# Extracted information

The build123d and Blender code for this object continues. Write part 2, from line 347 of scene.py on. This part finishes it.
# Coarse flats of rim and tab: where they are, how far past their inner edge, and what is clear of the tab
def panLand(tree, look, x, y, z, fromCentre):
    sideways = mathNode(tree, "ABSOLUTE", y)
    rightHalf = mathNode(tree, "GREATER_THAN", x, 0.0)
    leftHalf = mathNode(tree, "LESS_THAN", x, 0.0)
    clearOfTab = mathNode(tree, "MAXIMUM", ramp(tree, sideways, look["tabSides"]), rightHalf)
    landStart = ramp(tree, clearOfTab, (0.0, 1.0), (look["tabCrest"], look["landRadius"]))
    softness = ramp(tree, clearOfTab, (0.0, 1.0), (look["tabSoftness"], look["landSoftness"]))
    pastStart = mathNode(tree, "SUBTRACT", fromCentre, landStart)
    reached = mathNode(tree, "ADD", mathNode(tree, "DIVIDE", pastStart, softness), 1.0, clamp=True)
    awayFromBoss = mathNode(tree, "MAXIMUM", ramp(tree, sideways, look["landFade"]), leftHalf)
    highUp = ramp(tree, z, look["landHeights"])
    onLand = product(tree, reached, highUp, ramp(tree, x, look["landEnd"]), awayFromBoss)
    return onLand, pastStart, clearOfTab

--

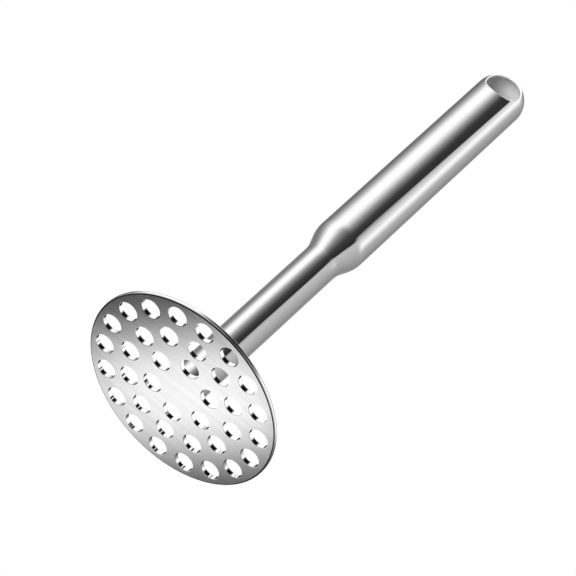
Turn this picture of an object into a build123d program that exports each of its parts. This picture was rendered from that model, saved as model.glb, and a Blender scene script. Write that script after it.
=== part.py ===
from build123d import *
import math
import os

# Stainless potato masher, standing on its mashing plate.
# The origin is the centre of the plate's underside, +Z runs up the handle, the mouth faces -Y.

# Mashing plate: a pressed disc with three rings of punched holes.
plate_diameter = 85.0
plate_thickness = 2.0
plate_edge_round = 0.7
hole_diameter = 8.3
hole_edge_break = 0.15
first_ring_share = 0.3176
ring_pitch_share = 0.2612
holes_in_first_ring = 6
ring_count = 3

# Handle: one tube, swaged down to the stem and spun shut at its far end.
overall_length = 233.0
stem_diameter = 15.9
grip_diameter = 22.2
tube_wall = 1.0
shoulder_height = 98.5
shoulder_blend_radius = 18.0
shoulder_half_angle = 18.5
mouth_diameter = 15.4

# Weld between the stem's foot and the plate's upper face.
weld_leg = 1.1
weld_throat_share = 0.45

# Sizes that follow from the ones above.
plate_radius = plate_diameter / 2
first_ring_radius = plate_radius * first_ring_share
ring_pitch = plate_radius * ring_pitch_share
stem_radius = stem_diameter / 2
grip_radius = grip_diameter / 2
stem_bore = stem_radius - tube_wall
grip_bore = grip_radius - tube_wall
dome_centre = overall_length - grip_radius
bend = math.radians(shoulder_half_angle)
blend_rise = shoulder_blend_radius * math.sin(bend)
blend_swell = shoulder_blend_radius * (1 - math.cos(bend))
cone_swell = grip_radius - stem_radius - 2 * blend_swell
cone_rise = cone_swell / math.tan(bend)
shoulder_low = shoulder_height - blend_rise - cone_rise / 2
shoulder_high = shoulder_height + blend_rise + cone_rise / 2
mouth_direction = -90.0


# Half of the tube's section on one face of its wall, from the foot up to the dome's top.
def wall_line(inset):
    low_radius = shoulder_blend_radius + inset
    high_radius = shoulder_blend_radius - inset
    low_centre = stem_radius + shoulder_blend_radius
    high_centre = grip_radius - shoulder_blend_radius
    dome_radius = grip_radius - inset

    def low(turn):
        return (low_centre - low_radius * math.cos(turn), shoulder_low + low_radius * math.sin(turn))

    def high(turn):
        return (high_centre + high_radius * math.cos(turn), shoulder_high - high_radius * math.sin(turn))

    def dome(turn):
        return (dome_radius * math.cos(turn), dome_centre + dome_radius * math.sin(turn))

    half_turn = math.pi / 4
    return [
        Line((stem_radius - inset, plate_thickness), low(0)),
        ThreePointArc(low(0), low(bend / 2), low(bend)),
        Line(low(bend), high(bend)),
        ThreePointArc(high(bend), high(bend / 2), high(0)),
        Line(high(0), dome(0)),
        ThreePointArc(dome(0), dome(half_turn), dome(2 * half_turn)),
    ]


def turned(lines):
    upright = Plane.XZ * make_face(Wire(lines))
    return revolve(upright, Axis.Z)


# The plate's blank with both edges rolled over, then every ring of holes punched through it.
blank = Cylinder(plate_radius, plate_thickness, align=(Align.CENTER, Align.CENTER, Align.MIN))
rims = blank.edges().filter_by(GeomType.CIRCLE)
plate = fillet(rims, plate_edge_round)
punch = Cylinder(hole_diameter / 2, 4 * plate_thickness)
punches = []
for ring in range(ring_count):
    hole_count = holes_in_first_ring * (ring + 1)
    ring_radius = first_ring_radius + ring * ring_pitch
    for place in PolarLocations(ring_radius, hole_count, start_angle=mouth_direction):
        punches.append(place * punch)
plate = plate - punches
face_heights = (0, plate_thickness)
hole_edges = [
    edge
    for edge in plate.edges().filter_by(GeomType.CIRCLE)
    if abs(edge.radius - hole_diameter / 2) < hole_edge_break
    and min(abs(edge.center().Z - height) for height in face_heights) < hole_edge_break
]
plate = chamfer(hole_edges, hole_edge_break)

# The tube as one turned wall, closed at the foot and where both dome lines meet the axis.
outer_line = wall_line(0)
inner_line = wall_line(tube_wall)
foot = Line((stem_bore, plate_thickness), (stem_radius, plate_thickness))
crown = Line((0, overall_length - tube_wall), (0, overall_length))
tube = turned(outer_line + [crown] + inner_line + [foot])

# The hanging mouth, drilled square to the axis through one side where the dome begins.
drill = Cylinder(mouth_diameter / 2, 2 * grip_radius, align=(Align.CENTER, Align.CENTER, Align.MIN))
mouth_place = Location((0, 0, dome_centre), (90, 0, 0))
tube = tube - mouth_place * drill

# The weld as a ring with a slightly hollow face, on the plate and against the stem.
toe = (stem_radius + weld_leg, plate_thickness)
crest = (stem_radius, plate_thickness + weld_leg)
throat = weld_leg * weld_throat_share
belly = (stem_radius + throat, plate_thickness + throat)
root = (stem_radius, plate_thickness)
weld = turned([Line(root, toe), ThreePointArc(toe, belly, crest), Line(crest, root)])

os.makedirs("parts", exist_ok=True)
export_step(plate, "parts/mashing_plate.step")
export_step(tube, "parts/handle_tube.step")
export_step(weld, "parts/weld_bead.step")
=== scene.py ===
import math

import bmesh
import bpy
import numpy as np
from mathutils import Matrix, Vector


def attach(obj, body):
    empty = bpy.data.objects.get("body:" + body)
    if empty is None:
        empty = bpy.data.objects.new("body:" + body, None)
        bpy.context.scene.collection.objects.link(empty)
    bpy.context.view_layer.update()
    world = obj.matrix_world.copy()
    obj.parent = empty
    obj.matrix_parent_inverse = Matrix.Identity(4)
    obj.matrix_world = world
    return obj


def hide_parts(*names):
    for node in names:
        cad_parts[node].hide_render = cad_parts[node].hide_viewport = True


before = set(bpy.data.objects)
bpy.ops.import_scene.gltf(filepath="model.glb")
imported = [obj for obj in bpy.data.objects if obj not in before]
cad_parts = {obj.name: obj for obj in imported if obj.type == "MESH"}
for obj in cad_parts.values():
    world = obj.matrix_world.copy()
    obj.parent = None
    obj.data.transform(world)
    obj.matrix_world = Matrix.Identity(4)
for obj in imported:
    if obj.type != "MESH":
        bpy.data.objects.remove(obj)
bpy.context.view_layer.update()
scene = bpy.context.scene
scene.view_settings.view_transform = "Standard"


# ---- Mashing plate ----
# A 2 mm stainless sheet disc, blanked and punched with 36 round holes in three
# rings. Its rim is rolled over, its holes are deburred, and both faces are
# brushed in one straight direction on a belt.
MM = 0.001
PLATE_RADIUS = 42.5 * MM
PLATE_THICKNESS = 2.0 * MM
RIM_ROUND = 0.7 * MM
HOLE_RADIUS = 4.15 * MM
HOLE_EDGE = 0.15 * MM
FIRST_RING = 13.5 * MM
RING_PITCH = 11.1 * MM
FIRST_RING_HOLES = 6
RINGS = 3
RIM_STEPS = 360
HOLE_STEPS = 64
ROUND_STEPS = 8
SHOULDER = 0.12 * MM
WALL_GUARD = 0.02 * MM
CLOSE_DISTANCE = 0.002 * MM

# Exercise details
From the line that contains "Turn this picture" through the line that contains "weld_throat_share = 0.45", reproduce every line exactly, both end lines included.

# Exercise result
Turn this picture of an object into a build123d program that exports each of its parts. This picture was rendered from that model, saved as model.glb, and a Blender scene script. Write that script after it.
=== part.py ===
from build123d import *
import math
import os

# Stainless potato masher, standing on its mashing plate.
# The origin is the centre of the plate's underside, +Z runs up the handle, the mouth faces -Y.

# Mashing plate: a pressed disc with three rings of punched holes.
plate_diameter = 85.0
plate_thickness = 2.0
plate_edge_round = 0.7
hole_diameter = 8.3
hole_edge_break = 0.15
first_ring_share = 0.3176
ring_pitch_share = 0.2612
holes_in_first_ring = 6
ring_count = 3

# Handle: one tube, swaged down to the stem and spun shut at its far end.
overall_length = 233.0
stem_diameter = 15.9
grip_diameter = 22.2
tube_wall = 1.0
shoulder_height = 98.5
shoulder_blend_radius = 18.0
shoulder_half_angle = 18.5
mouth_diameter = 15.4

# Weld between the stem's foot and the plate's upper face.
weld_leg = 1.1
weld_throat_share = 0.45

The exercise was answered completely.